The Australian Taxation Office (ATO) has provided final guidance on the tax treatment of common trust distribution arrangements.

The guidance follows a period of public consultation and feedback from professional accounting bodies and financial advisers.

In order to address concerns held by many about the possible retrospective nature of its draft guidance, the ATO indicated the following:

  • They will stand by previous guidance for arrangements entered into between 1 July 2014 and 30 June 2022 where taxpayers have relied on it
  • In most cases, they will only apply the anti-avoidance rule in Section 100A within four years of a trustee lodging its tax return and will not review arrangements entered into prior to 1 July 2014 other than in exceptional circumstances.

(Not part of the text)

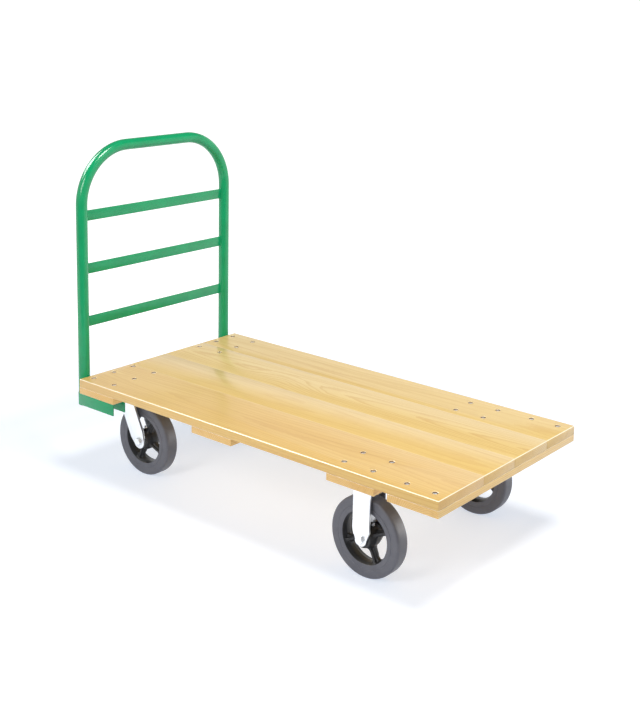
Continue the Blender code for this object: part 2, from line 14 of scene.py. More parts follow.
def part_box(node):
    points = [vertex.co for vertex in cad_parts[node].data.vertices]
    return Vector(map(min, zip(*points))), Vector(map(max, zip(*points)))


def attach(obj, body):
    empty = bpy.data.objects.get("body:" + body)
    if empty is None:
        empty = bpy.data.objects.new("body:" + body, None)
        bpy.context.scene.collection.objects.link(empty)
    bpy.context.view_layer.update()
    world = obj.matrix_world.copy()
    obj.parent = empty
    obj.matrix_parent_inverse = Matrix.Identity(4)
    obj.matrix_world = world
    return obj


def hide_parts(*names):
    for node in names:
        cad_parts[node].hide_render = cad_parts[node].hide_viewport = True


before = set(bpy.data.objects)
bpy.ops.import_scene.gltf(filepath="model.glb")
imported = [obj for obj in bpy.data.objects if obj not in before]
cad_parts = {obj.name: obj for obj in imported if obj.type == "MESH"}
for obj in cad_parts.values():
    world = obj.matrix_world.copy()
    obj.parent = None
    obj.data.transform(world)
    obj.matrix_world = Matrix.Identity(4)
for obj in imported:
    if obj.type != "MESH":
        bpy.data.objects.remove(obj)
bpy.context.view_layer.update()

Importantly, low-taxed beneficiaries such as adult children will not be adversely treated if it can be shown they receive or otherwise enjoy the benefit of their entitlement to trust income.

The ATO is primarily targeting arrangements where it was never intended that the beneficiary would receive their entitlement, but rather the distribution was made to save tax.

This is illustrated by a range of “green-zone” examples, and includes scenarios where the trustee retains the relevant funds to use in the working capital of a business carried on by the trust, or to acquire additional investment assets.

The level of risk is reduced where it can be seen that the beneficiary will receive the benefit of their entitlement, such as if the entitlement is paid to an individual beneficiary within two years, or a corporate beneficiary enters into an interest-bearing loan agreement with the trust on commercial terms.

The ATO has also provided similar guidance in relation to “red-zone” scenarios, including the distribution to a low-rate beneficiary, such as an adult child, that is supposedly in satisfaction of expenses incurred on their behalf before they turned 18.

It is clear that any such arrangements are not acceptable under the current guidance and are a clear illustration of “what not to do” going forward.

As part of the updated guidance, the ATO has also, removed the confusing “blue-zone” category. This means that arrangements will either fall within the green zone, which the ATO has indicated they will not generally review, or within the red zone, which the ATO has indicated they are likely to review and potentially take further action.

The greatest remaining area of uncertainty is the question of when an arrangement would be an “ordinary commercial and family dealing”, which would take a taxpayer’s trust arrangements outside the scope of Section 100A.

While taxpayers using family trusts must take great care when making decisions on the allocation of entitlements to trust income, the updated ATO guidance has provided much-needed clarity.